Kotok knows nothing about biofuels. He's more concerned about his tribe's recent tendency to waste its precious diesel-powered generator watching late-night soap operas. But he's right. Deforestation can be a complex process; for example, land reforms enacted by Brazilian President Luiz Inácio Lula da Silva have attracted slash-and-burn squatters to the forest, and "use it or lose it" incentives have spurred some landowners to deforest to avoid redistribution.

The basic problem is that the Amazon is worth more deforested than it is intact. Carter, who fell in love with the region after marrying a Brazilian and taking over her father's ranch, says the rate of deforestation closely tracks commodity prices on the Chicago Board of Trade. "It's just exponential right now because the economics are so good," he says. "Everything tillable or grazeable is gouged out and cleared."
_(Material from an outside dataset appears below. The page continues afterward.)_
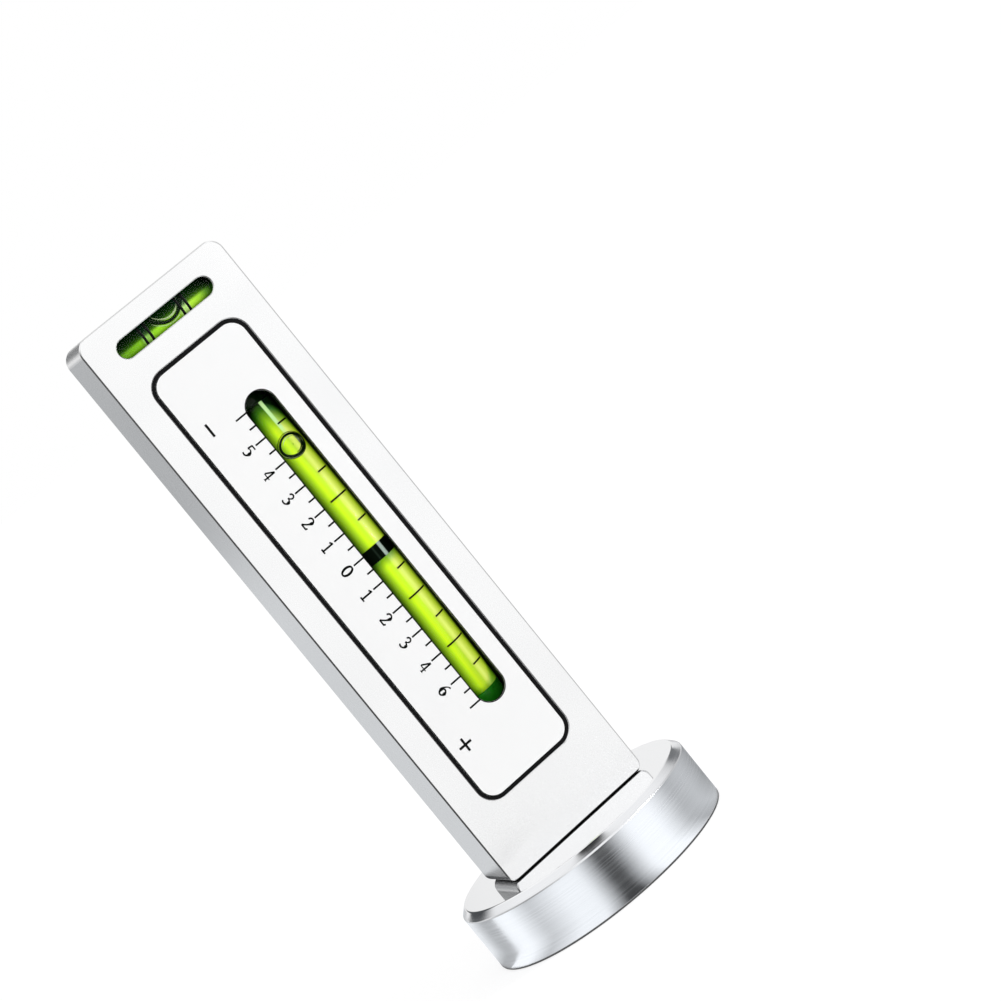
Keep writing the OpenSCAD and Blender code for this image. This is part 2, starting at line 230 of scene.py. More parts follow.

That the destruction is taking place in Brazil is sadly ironic, given that the nation is also an exemplar of the allure of biofuels. Sugar growers here have a greener story to tell than do any other biofuel producers. They provide 45% of Brazil's fuel (all cars in the country are able to run on ethanol) on only 1% of its arable land. They've reduced fertilizer use while increasing yields, and they convert leftover biomass into electricity. Marcos Jank, the head of their trade group, urges me not to lump biofuels together: "Grain is good for bread, not for cars. But sugar is different." Jank expects production to double by 2015 with little effect on the Amazon. "You'll see the expansion on cattle pastures and the Cerrado," he says.

So far, he's right. There isn't much sugar in the Amazon. But my next stop was the Cerrado, south of the Amazon, an ecological jewel in its own right. The Amazon gets the ink, but the Cerrado is the world's most biodiverse savanna, with 10,000 species of plants, nearly half of which are found nowhere else on earth, and more mammals than the African bush. In the natural Cerrado, I saw toucans and macaws, puma tracks and a carnivorous flower that lures flies by smelling like manure. The Cerrado's trees aren't as tall or dense as the Amazon's, so they don't store as much carbon, but the region is three times the size of Texas, so it stores its share.

At least it did, before it was transformed by the march of progress--first into pastures, then into sugarcane and soybean fields. In one field I saw an array of ovens cooking trees into charcoal, spewing Cerrado's carbon into the atmosphere; those ovens used to be ubiquitous, but most of the trees are gone. I had to travel hours through converted Cerrado to see a 96-acre (39 hectare) sliver of intact Cerrado, where a former shopkeeper named Lauro Barbosa had spent his life savings for a nature preserve. "The land prices are going up, up, up," Barbosa told me. "My friends say I'm a fool, and my wife almost divorced me. But I wanted to save something before it's all gone."

The environmental cost of this cropland creep is now becoming apparent. One groundbreaking new study in Science concluded that when this deforestation effect is taken into account, corn ethanol and soy biodiesel produce about twice the emissions of gasoline. Sugarcane ethanol is much cleaner, and biofuels created from waste products that don't gobble up land have real potential, but even cellulosic ethanol increases overall emissions when its plant source is grown on good cropland. "People don't want to believe renewable fuels could be bad," says the lead author, Tim Searchinger, a Princeton scholar and former Environmental Defense attorney. "But when you realize we're tearing down rain forests that store loads of carbon to grow crops that store much less carbon, it becomes obvious."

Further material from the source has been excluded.